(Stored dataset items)
++++++++++

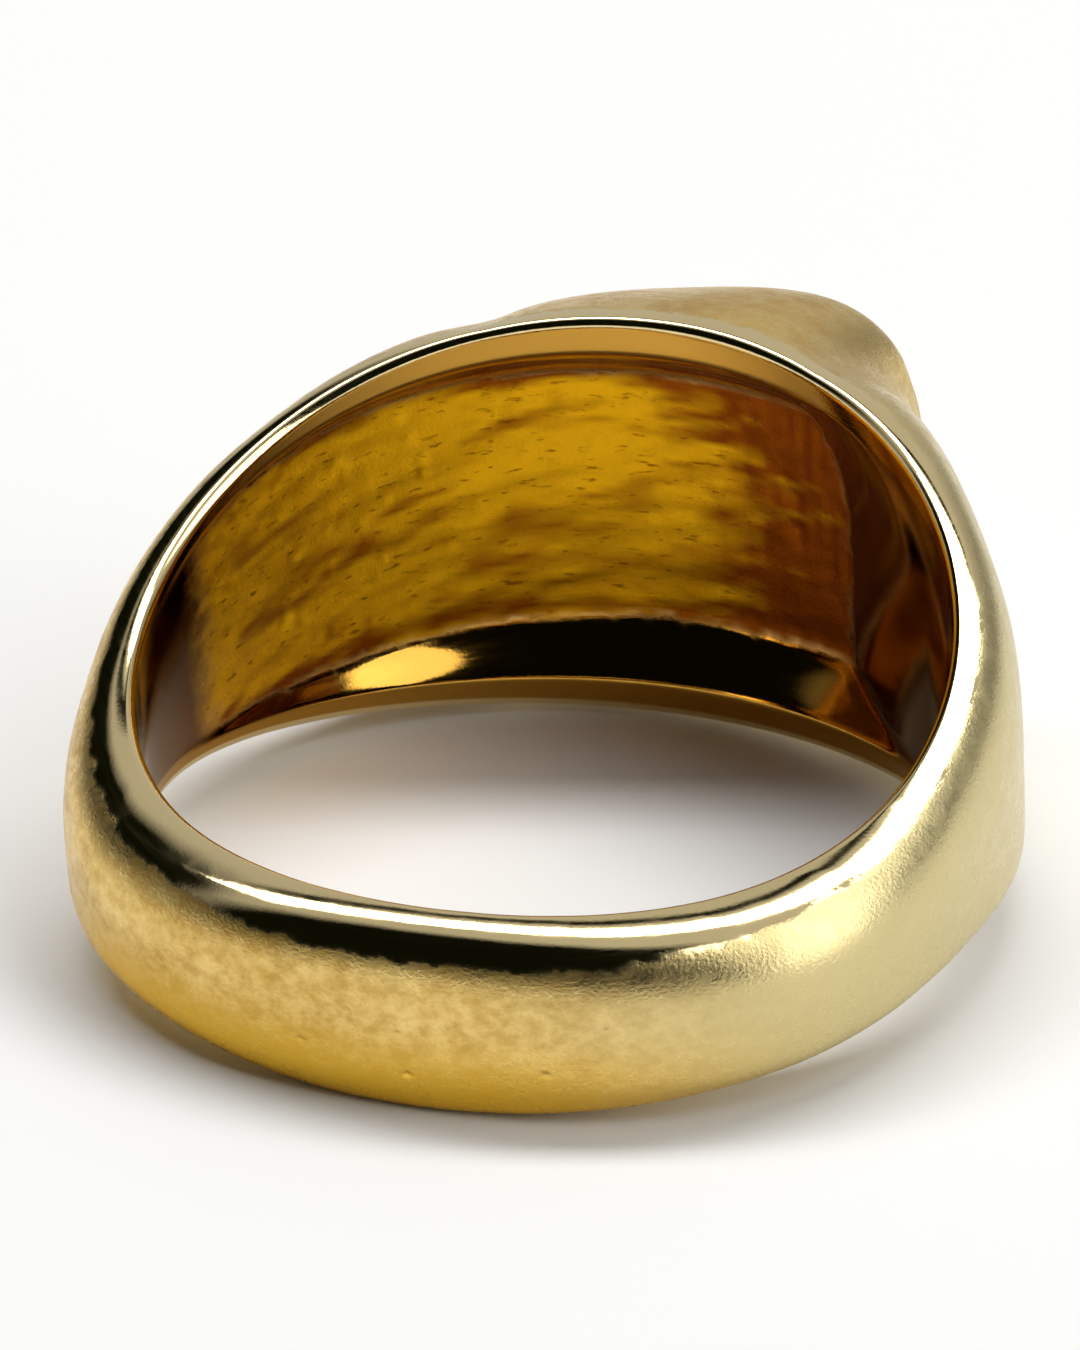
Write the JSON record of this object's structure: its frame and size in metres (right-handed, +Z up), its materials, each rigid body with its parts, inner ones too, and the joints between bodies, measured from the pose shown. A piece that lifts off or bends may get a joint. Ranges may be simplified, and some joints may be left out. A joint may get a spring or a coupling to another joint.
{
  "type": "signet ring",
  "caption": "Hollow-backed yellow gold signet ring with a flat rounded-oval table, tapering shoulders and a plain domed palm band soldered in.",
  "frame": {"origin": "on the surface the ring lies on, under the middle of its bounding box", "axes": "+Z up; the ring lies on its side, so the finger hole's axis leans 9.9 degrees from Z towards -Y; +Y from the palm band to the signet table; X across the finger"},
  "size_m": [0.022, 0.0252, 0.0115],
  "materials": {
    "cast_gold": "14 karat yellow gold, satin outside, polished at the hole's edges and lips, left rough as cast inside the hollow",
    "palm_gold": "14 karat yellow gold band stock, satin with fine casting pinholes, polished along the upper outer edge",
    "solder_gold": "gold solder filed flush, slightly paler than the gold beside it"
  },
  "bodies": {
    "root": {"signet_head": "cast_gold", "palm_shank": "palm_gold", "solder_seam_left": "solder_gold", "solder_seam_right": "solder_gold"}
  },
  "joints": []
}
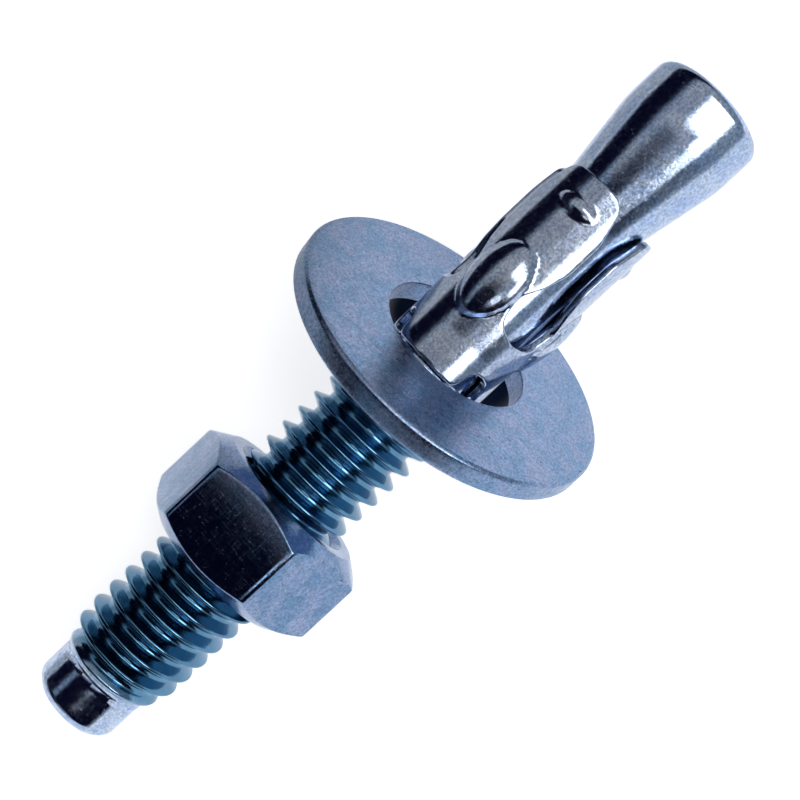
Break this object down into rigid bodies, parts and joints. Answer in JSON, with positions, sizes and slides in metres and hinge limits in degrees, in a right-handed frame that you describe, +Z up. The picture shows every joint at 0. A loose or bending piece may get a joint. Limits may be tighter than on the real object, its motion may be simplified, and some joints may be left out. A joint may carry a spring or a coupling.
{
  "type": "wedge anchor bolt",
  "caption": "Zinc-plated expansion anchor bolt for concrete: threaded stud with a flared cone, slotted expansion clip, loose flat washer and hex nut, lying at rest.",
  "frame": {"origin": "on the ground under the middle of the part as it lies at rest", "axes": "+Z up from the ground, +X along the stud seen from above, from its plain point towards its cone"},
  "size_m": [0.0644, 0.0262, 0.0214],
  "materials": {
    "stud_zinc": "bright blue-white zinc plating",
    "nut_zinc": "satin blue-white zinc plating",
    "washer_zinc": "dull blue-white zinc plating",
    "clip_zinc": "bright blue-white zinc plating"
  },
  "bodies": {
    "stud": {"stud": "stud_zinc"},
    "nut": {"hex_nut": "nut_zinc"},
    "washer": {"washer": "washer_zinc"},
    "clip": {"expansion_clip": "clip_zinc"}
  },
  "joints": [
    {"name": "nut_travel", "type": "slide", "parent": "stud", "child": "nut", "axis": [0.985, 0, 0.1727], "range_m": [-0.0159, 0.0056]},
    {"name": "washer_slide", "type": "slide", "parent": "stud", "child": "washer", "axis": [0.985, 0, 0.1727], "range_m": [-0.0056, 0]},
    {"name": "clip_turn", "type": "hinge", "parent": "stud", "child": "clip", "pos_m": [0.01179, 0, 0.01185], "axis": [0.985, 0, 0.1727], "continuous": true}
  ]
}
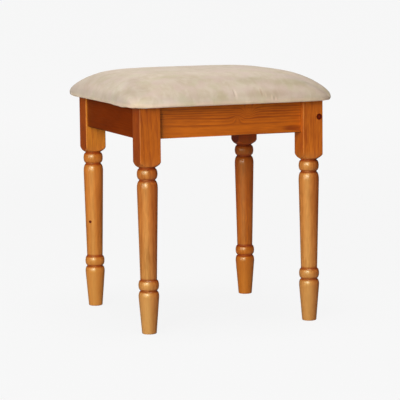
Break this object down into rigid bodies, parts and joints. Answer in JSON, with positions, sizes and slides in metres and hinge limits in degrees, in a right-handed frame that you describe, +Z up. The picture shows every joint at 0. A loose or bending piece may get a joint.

++++++++++

## Problem
Write out every entry exactly as given.

## Exercise answer
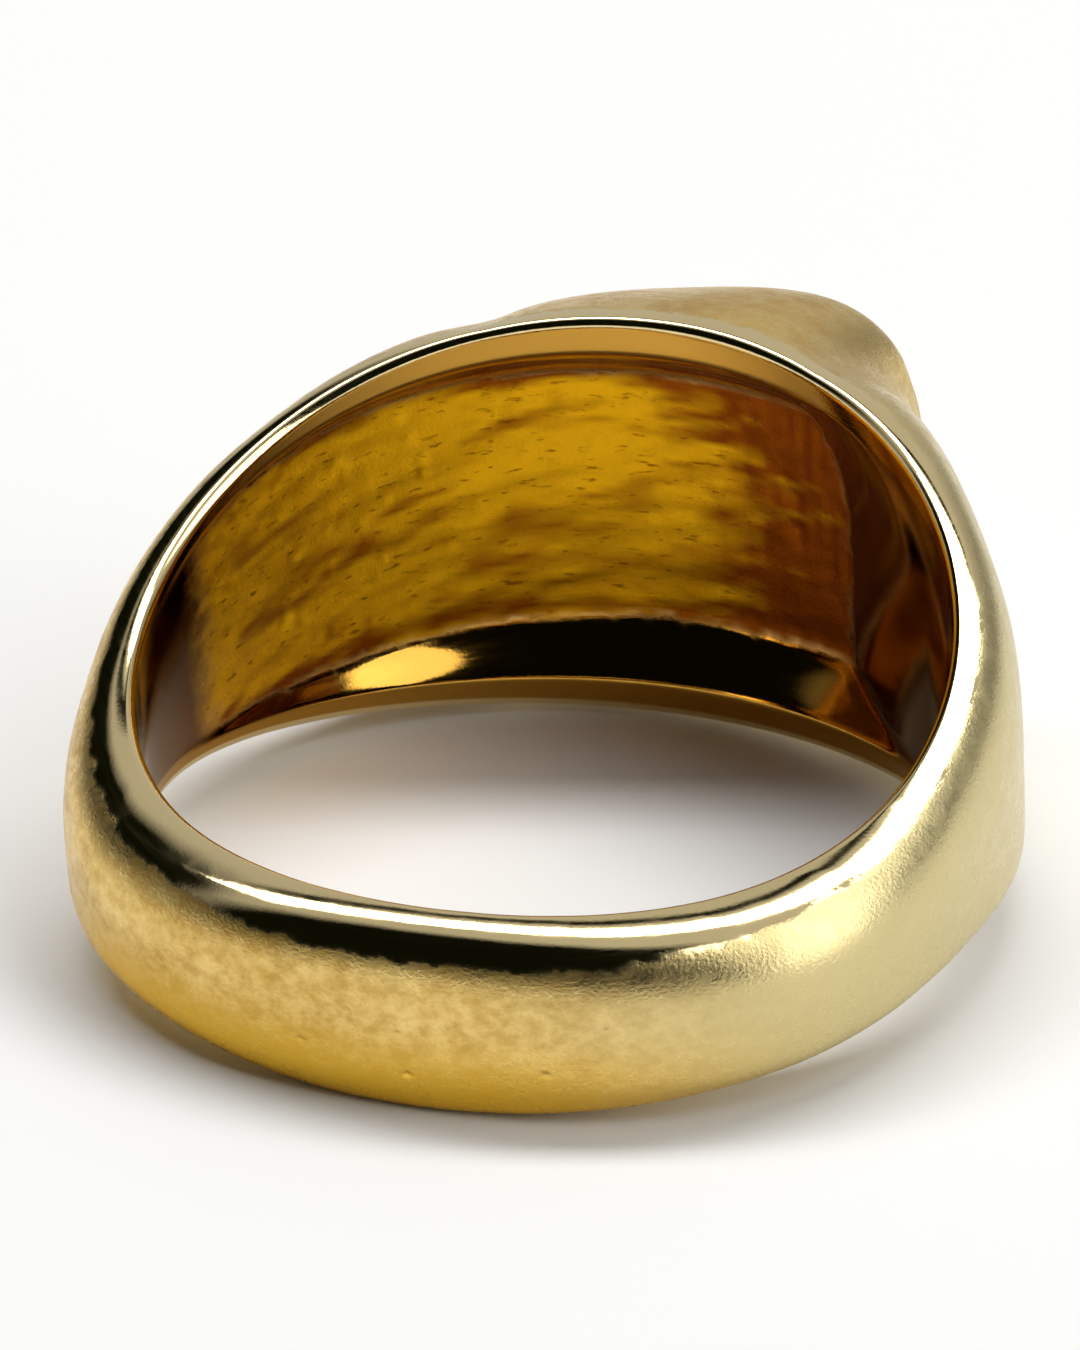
Write the JSON record of this object's structure: its frame and size in metres (right-handed, +Z up), its materials, each rigid body with its parts, inner ones too, and the joints between bodies, measured from the pose shown. A piece that lifts off or bends may get a joint. Ranges may be simplified, and some joints may be left out. A joint may get a spring or a coupling to another joint.
{
  "type": "signet ring",
  "caption": "Hollow-backed yellow gold signet ring with a flat rounded-oval table, tapering shoulders and a plain domed palm band soldered in.",
  "frame": {"origin": "on the surface the ring lies on, under the middle of its bounding box", "axes": "+Z up; the ring lies on its side, so the finger hole's axis leans 9.9 degrees from Z towards -Y; +Y from the palm band to the signet table; X across the finger"},
  "size_m": [0.022, 0.0252, 0.0115],
  "materials": {
    "cast_gold": "14 karat yellow gold, satin outside, polished at the hole's edges and lips, left rough as cast inside the hollow",
    "palm_gold": "14 karat yellow gold band stock, satin with fine casting pinholes, polished along the upper outer edge",
    "solder_gold": "gold solder filed flush, slightly paler than the gold beside it"
  },
  "bodies": {
    "root": {"signet_head": "cast_gold", "palm_shank": "palm_gold", "solder_seam_left": "solder_gold", "solder_seam_right": "solder_gold"}
  },
  "joints": []
}
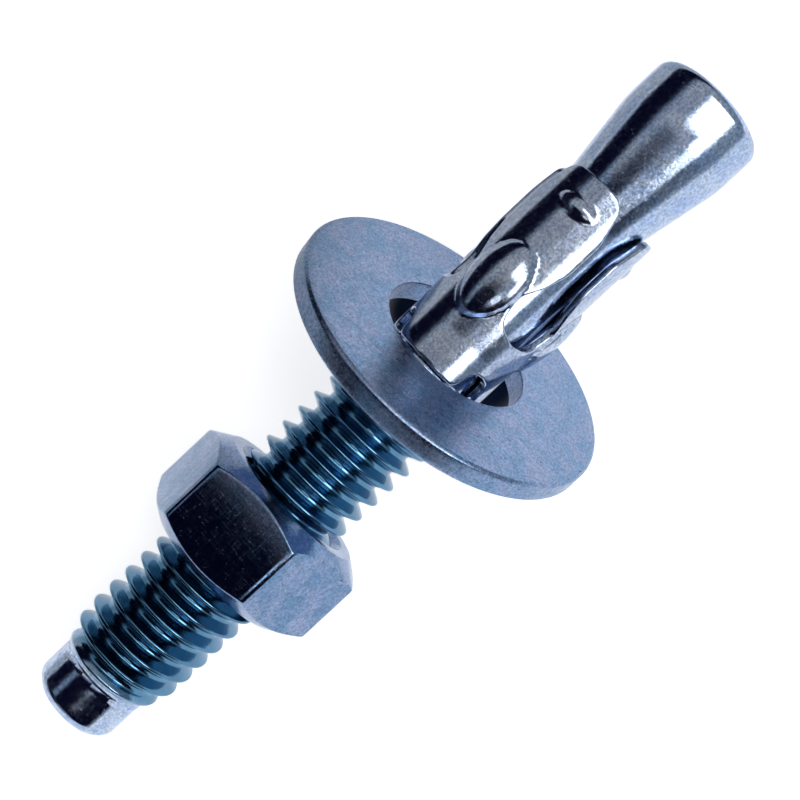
Break this object down into rigid bodies, parts and joints. Answer in JSON, with positions, sizes and slides in metres and hinge limits in degrees, in a right-handed frame that you describe, +Z up. The picture shows every joint at 0. A loose or bending piece may get a joint. Limits may be tighter than on the real object, its motion may be simplified, and some joints may be left out. A joint may carry a spring or a coupling.
{
  "type": "wedge anchor bolt",
  "caption": "Zinc-plated expansion anchor bolt for concrete: threaded stud with a flared cone, slotted expansion clip, loose flat washer and hex nut, lying at rest.",
  "frame": {"origin": "on the ground under the middle of the part as it lies at rest", "axes": "+Z up from the ground, +X along the stud seen from above, from its plain point towards its cone"},
  "size_m": [0.0644, 0.0262, 0.0214],
  "materials": {
    "stud_zinc": "bright blue-white zinc plating",
    "nut_zinc": "satin blue-white zinc plating",
    "washer_zinc": "dull blue-white zinc plating",
    "clip_zinc": "bright blue-white zinc plating"
  },
  "bodies": {
    "stud": {"stud": "stud_zinc"},
    "nut": {"hex_nut": "nut_zinc"},
    "washer": {"washer": "washer_zinc"},
    "clip": {"expansion_clip": "clip_zinc"}
  },
  "joints": [
    {"name": "nut_travel", "type": "slide", "parent": "stud", "child": "nut", "axis": [0.985, 0, 0.1727], "range_m": [-0.0159, 0.0056]},
    {"name": "washer_slide", "type": "slide", "parent": "stud", "child": "washer", "axis": [0.985, 0, 0.1727], "range_m": [-0.0056, 0]},
    {"name": "clip_turn", "type": "hinge", "parent": "stud", "child": "clip", "pos_m": [0.01179, 0, 0.01185], "axis": [0.985, 0, 0.1727], "continuous": true}
  ]
}
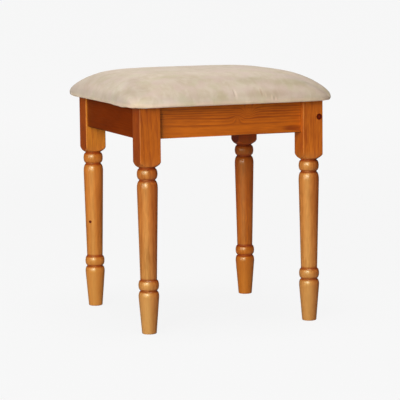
Break this object down into rigid bodies, parts and joints. Answer in JSON, with positions, sizes and slides in metres and hinge limits in degrees, in a right-handed frame that you describe, +Z up. The picture shows every joint at 0. A loose or bending piece may get a joint.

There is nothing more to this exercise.